◆ **Instructions to follow**
Can the data below be set down again exactly, line for line?
'''
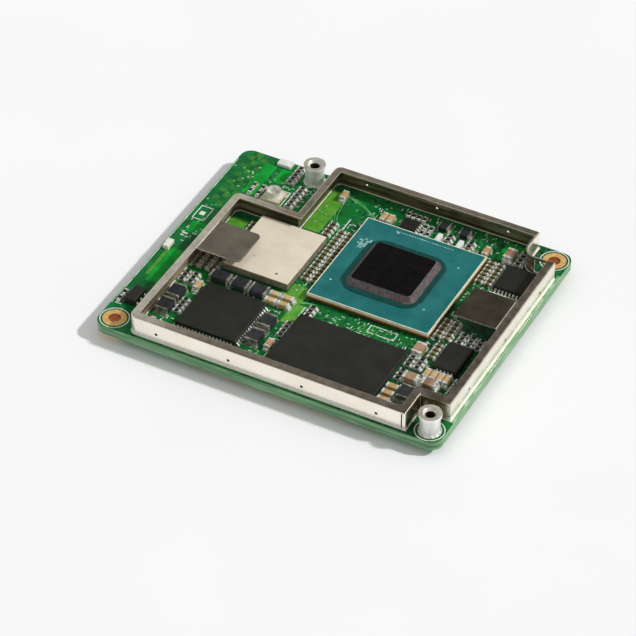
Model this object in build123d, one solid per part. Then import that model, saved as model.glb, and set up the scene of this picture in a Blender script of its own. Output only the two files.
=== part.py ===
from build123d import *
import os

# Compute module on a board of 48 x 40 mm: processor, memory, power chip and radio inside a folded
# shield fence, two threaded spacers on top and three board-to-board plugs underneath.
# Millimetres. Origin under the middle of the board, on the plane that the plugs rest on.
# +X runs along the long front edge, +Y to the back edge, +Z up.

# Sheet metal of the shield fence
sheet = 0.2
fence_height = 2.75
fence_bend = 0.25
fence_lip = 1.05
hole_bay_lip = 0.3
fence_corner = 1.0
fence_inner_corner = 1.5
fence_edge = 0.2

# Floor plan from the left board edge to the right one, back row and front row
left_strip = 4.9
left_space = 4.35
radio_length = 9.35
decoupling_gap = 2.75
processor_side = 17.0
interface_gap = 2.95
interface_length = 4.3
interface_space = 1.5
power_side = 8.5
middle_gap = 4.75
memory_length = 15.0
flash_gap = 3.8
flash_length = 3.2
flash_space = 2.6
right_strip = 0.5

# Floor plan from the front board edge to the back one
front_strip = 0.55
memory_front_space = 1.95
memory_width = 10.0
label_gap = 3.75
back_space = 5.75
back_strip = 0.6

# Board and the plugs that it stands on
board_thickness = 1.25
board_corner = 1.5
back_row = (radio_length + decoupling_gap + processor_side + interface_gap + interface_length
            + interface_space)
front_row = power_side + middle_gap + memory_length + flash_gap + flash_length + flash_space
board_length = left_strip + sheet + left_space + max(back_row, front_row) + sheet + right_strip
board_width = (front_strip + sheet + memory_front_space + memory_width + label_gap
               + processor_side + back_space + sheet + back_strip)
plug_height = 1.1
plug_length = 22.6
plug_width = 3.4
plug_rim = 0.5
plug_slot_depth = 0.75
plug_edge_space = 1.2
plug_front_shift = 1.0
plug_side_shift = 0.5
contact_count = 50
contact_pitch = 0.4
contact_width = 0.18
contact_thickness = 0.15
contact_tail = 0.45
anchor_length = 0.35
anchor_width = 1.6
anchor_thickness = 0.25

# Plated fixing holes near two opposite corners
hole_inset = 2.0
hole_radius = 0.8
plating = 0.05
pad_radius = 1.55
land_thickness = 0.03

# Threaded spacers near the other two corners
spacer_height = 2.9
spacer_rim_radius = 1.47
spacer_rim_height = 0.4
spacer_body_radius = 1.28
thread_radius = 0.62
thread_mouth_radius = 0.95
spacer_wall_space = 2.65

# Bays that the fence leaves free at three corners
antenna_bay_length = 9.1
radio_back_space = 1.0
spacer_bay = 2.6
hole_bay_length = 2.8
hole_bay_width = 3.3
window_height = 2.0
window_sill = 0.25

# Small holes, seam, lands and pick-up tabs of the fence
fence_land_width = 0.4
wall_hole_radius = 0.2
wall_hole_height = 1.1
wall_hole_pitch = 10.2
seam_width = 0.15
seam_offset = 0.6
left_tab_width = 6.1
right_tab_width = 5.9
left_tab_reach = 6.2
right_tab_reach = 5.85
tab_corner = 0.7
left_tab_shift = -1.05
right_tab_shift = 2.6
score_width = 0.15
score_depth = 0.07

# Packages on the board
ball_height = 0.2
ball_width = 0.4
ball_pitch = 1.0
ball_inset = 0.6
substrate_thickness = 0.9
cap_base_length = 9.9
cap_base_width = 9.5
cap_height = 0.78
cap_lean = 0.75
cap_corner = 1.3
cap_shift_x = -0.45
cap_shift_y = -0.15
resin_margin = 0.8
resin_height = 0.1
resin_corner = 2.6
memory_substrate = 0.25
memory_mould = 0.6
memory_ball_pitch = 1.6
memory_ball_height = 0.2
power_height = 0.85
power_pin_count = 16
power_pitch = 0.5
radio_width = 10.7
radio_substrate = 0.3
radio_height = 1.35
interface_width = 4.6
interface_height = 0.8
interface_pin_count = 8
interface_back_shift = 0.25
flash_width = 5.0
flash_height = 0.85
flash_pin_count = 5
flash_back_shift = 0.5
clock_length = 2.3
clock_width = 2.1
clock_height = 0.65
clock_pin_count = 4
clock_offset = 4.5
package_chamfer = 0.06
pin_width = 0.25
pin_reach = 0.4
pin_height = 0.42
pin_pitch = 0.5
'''
◆ **Full response**
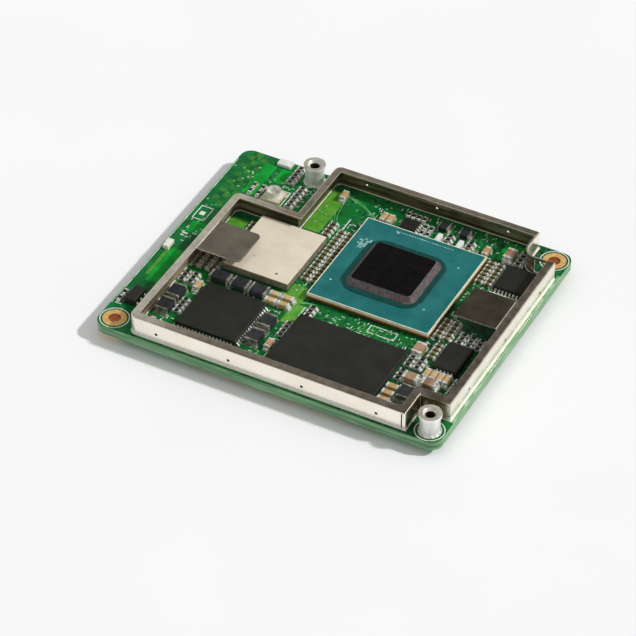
Model this object in build123d, one solid per part. Then import that model, saved as model.glb, and set up the scene of this picture in a Blender script of its own. Output only the two files.
=== part.py ===
from build123d import *
import os

# Compute module on a board of 48 x 40 mm: processor, memory, power chip and radio inside a folded
# shield fence, two threaded spacers on top and three board-to-board plugs underneath.
# Millimetres. Origin under the middle of the board, on the plane that the plugs rest on.
# +X runs along the long front edge, +Y to the back edge, +Z up.

# Sheet metal of the shield fence
sheet = 0.2
fence_height = 2.75
fence_bend = 0.25
fence_lip = 1.05
hole_bay_lip = 0.3
fence_corner = 1.0
fence_inner_corner = 1.5
fence_edge = 0.2

# Floor plan from the left board edge to the right one, back row and front row
left_strip = 4.9
left_space = 4.35
radio_length = 9.35
decoupling_gap = 2.75
processor_side = 17.0
interface_gap = 2.95
interface_length = 4.3
interface_space = 1.5
power_side = 8.5
middle_gap = 4.75
memory_length = 15.0
flash_gap = 3.8
flash_length = 3.2
flash_space = 2.6
right_strip = 0.5

# Floor plan from the front board edge to the back one
front_strip = 0.55
memory_front_space = 1.95
memory_width = 10.0
label_gap = 3.75
back_space = 5.75
back_strip = 0.6

# Board and the plugs that it stands on
board_thickness = 1.25
board_corner = 1.5
back_row = (radio_length + decoupling_gap + processor_side + interface_gap + interface_length
            + interface_space)
front_row = power_side + middle_gap + memory_length + flash_gap + flash_length + flash_space
board_length = left_strip + sheet + left_space + max(back_row, front_row) + sheet + right_strip
board_width = (front_strip + sheet + memory_front_space + memory_width + label_gap
               + processor_side + back_space + sheet + back_strip)
plug_height = 1.1
plug_length = 22.6
plug_width = 3.4
plug_rim = 0.5
plug_slot_depth = 0.75
plug_edge_space = 1.2
plug_front_shift = 1.0
plug_side_shift = 0.5
contact_count = 50
contact_pitch = 0.4
contact_width = 0.18
contact_thickness = 0.15
contact_tail = 0.45
anchor_length = 0.35
anchor_width = 1.6
anchor_thickness = 0.25

# Plated fixing holes near two opposite corners
hole_inset = 2.0
hole_radius = 0.8
plating = 0.05
pad_radius = 1.55
land_thickness = 0.03

# Threaded spacers near the other two corners
spacer_height = 2.9
spacer_rim_radius = 1.47
spacer_rim_height = 0.4
spacer_body_radius = 1.28
thread_radius = 0.62
thread_mouth_radius = 0.95
spacer_wall_space = 2.65

# Bays that the fence leaves free at three corners
antenna_bay_length = 9.1
radio_back_space = 1.0
spacer_bay = 2.6
hole_bay_length = 2.8
hole_bay_width = 3.3
window_height = 2.0
window_sill = 0.25

# Small holes, seam, lands and pick-up tabs of the fence
fence_land_width = 0.4
wall_hole_radius = 0.2
wall_hole_height = 1.1
wall_hole_pitch = 10.2
seam_width = 0.15
seam_offset = 0.6
left_tab_width = 6.1
right_tab_width = 5.9
left_tab_reach = 6.2
right_tab_reach = 5.85
tab_corner = 0.7
left_tab_shift = -1.05
right_tab_shift = 2.6
score_width = 0.15
score_depth = 0.07

# Packages on the board
ball_height = 0.2
ball_width = 0.4
ball_pitch = 1.0
ball_inset = 0.6
substrate_thickness = 0.9
cap_base_length = 9.9
cap_base_width = 9.5
cap_height = 0.78
cap_lean = 0.75
cap_corner = 1.3
cap_shift_x = -0.45
cap_shift_y = -0.15
resin_margin = 0.8
resin_height = 0.1
resin_corner = 2.6
memory_substrate = 0.25
memory_mould = 0.6
memory_ball_pitch = 1.6
memory_ball_height = 0.2
power_height = 0.85
power_pin_count = 16
power_pitch = 0.5
radio_width = 10.7
radio_substrate = 0.3
radio_height = 1.35
interface_width = 4.6
interface_height = 0.8
interface_pin_count = 8
interface_back_shift = 0.25
flash_width = 5.0
flash_height = 0.85
flash_pin_count = 5
flash_back_shift = 0.5
clock_length = 2.3
clock_width = 2.1
clock_height = 0.65
clock_pin_count = 4
clock_offset = 4.5
package_chamfer = 0.06
pin_width = 0.25
pin_reach = 0.4
pin_height = 0.42
pin_pitch = 0.5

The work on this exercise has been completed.